Hoy, si ustedes me lo permiten, me abstendré de hablarles de ligerezas tales como las posibilidades de Kamala Harris en USA, la sujeción de Sánchez en el sillón de la Moncloa, la condena del presunto (o ya no tanto) descuartizador de Tailandia, el concepto de racismo de Vinicius o los labios de rabia de Cuca Gamarra…
Hoy me apetece ofrecerles un papel con algunas menudencias sobre el hecho de escribir. No será, éste, un artículo práctico; más bien al contrario. Voy a intentar desmenuzar cuatro pensamientos flotantes que deambulan por mi minúsculo cerebro. Nada nuevo bajo el sol, pero, eso sí, fresco y lozano como una fruta en su punto.
Escribir, simplemente escribir, produce un cúmulo de sensaciones que conducen inexorablemente al placer. Uno, durante el transcurso del acto de escribir, se ve obligado a excitar y aguijonear sus sentidos con la finalidad de conformar un texto cualquiera que quede plasmado en un papel, en una plancha metálica, en una piedra, sobre madera o en un ordenador. El seso humano despacha con su sistema nervioso y, a partir de un concepto o una idea urdida al azar o de manera específica, tramita unas órdenes determinadas que se convierten en algo mínimamente perdurable en el tiempo y en el espacio. La mecánica pone el resto. A la escritura se le concede el dudoso honor de pertenecer al rango de los actos denominados reflejos, como si se tratara de andar en bicicleta o de tocar el violín; es de ese modo que se crea una mecánica de actuación, previo un cierto estudio de la materia; en este caso concreto, de la gramática básica. De todas maneras, el hecho de escribir incluye una categoría superior: la de un acto reflexivo, es decir, inducido por el pensamiento. Los animales —por el momento y que se sepa— no escriben; ni saben ni parece interesarles en demasía. No incluyo a la “inteligencia artificial” entre los irracionales.

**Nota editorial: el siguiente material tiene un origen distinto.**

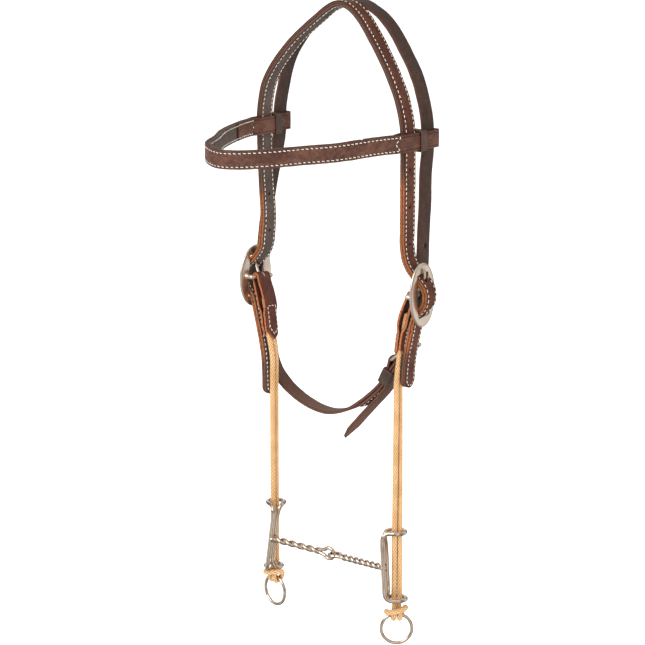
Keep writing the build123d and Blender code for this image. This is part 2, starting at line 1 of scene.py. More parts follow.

Escribir es, además, uno de los escasos episodios de índole individual que se engendran, actualmente, entre la humanidad. Con la globalización y la socialización general de la sociedad, la singularidad del individuo tiende a desaparecer inexorablemente, con las notables excepciones del comer y el descomer y otras zarandajas de este estilo; aunque, probablemente, todo se andará.
En el ejercicio de la escritura, otros componentes se incorporan al mero hecho mecánico-intelectual. Es el caso de los sentimientos humanos que afloran con sus variados matices: tristeza, rabia, odio, amor, desolación, pesadumbre, dolor, alegría, felicidad o malestar, para citar solamente los más destacables. En alguna de esas opciones —si no en casi todas— un elemento irrumpe durante la ejecución de la acción citada: el placer. Dejar patente un texto con o sin objetivo previo y, alejada la circunstancia del número de lectores (si los hubiere), proporciona un indudable deleite o fruición que sólo el escribiente percibirá. Sí, de acuerdo, a veces el poso de esta satisfacción atraviesa fronteras y se sitúa a la vera del lector potencial; a veces; y no es lo mismo. La creación siempre superará el regocijo del lector, así como la interpretación o la audición de una pieza musical nunca alcanzará el clímax emocional del compositor.
El escritor —aficionado, profesional u ocasional— parte de la nada más absoluta, el blanco impoluto (del papel o de la pantalla), para alcanzar una meta; y en ello no sólo interviene la parte puramente comunicativa sino la creativa estrictamente personal e intransferible. Juntar letras, palabras, frases, parágrafos y páginas, así como saber escoger los adjetivos precisos e intentar dominar las intenciones del ritmo produce un gozo casi inexplicable. Hay algo orgásmico en esta exaltación espiritual. Escribir es una maravilla; y describir, también. En este proceso, reitero, se enaltece el ego y se aísla uno de lo gregario, de lo tumultuoso, de lo adocenado, de lo mediocre. El redactor se siente no sólo libre sino inmensamente rico; millonario en sensaciones y acaudalado en valores intelectuales. Discúlpenme pero lo tenía que escribir: he disfrutado más escribiendo este artículo que releyéndome a mi mismo.